Mr. Marcus is Principal of Aaron Marcus and Associates, a user-interface and information-visualization development firm with more than 34 years of experience in helping people make smarter decisions faster, at work, at home, at play, and on the way. AM+A), has developed user-centered, task-oriented solutions for complex computer-based design and communication challenges for clients worldwide on all major platforms (client-server networks, the Web, mobile devices, appliances, and vehicles), for most vertical markets, and for most user communities within companies and among their customers. AM+A has served corporate, government, education, and consumer-oriented clients to meet their needs for usable products and services with proven improvements in readability, comprehension, and appeal. AM+A uses its well-established methodology to help them plan, research, analyze, design, implement, evaluate, train, and document metaphors, mental models, navigation, interaction and appearance. AM+A has developed ten concept designs for mobile persuasion design, documented in Mobile Persuasion Design (2015).
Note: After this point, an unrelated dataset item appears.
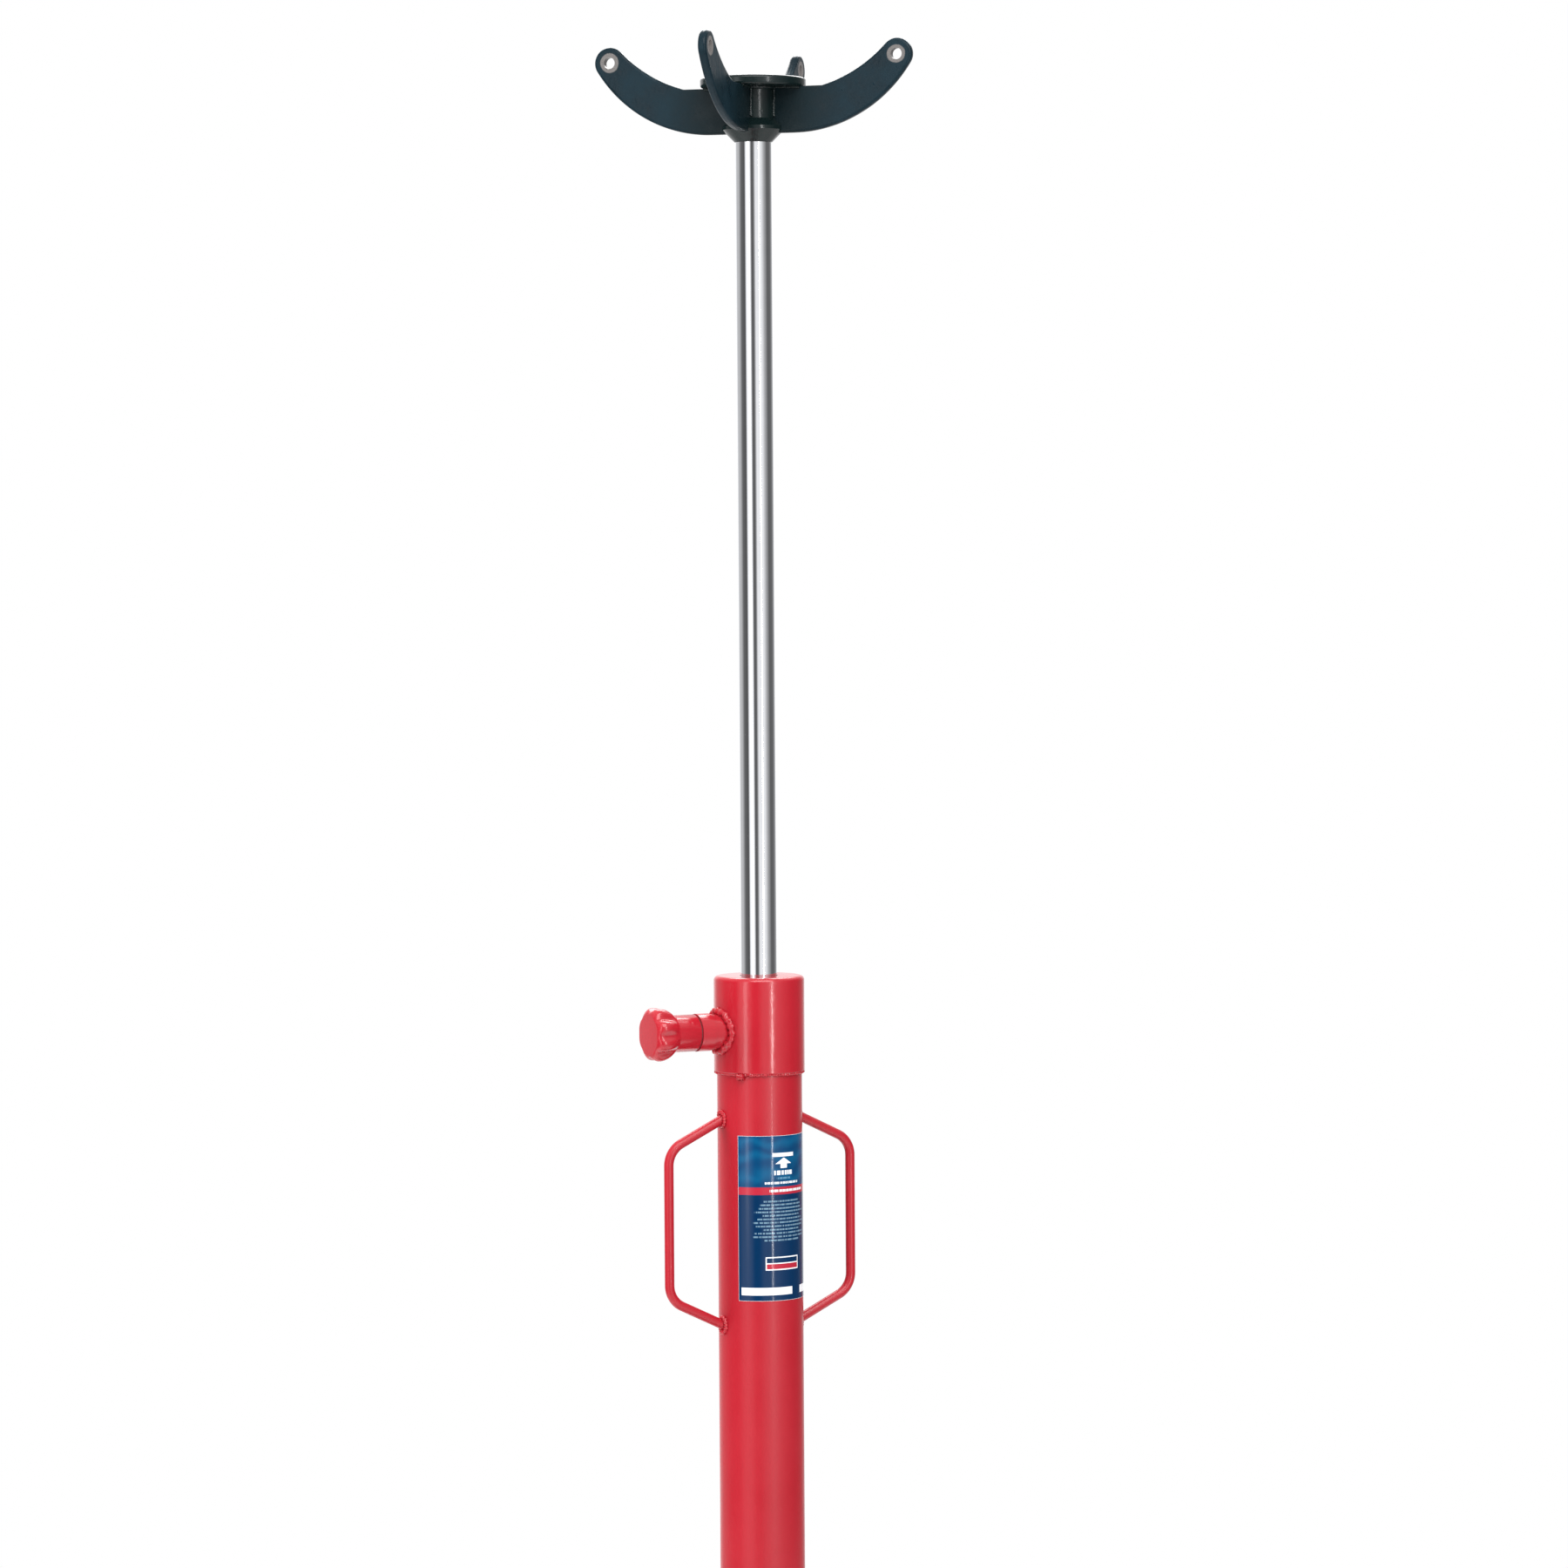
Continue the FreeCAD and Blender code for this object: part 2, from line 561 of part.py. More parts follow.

AM+A’s mobile-oriented clients include BMW, DaimlerChrysler, HP, Microsoft, Motorola, Nokia, Sabre, Samsung, SAP, and Siemens.
He has written chapters/case studies for seven Handbooks of UI design, information appliances, and culture; has presented lectures/organized panels about cross-cultural user-experience design, mobile persuasion design, culture, and science- fiction, and HCI since 1980. He is Editor-in-Chief Emeritus of User Experience, Editor of Information Design Journal, and an editorial board member of Visible Language and the International Journal of HCI.